### SOURCE MATERIAL
--- --- ---

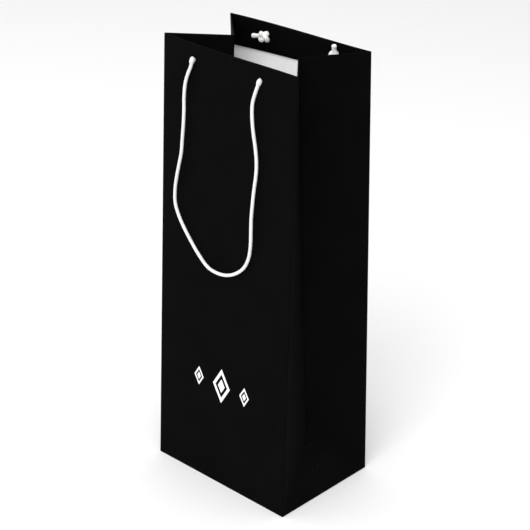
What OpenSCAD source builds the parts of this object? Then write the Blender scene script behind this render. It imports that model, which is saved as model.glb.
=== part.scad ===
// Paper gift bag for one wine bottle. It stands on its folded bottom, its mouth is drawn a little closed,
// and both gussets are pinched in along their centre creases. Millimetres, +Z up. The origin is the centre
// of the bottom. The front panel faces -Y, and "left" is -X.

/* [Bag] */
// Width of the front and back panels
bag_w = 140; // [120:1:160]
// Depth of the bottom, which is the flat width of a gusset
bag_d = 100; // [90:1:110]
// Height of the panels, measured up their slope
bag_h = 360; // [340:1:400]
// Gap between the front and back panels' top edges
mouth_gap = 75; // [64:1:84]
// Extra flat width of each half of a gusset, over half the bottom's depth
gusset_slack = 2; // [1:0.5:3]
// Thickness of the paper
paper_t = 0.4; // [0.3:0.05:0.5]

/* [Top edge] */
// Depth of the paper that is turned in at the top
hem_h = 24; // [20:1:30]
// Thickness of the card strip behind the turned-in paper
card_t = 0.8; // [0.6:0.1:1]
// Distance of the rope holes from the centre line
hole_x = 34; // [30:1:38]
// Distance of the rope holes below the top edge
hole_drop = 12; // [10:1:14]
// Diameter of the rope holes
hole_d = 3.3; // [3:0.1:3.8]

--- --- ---

### SET EXERCISE
Exactly as written, please reproduce the lines from the first line of the data to the line containing "paper_t = 0.4; // [0.3:0.05:0.5]", inclusive, and nothing else.

### FINISHED TASK
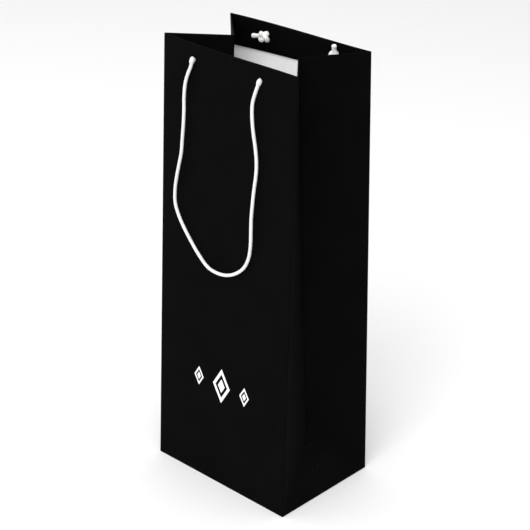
What OpenSCAD source builds the parts of this object? Then write the Blender scene script behind this render. It imports that model, which is saved as model.glb.
=== part.scad ===
// Paper gift bag for one wine bottle. It stands on its folded bottom, its mouth is drawn a little closed,
// and both gussets are pinched in along their centre creases. Millimetres, +Z up. The origin is the centre
// of the bottom. The front panel faces -Y, and "left" is -X.

/* [Bag] */
// Width of the front and back panels
bag_w = 140; // [120:1:160]
// Depth of the bottom, which is the flat width of a gusset
bag_d = 100; // [90:1:110]
// Height of the panels, measured up their slope
bag_h = 360; // [340:1:400]
// Gap between the front and back panels' top edges
mouth_gap = 75; // [64:1:84]
// Extra flat width of each half of a gusset, over half the bottom's depth
gusset_slack = 2; // [1:0.5:3]
// Thickness of the paper
paper_t = 0.4; // [0.3:0.05:0.5]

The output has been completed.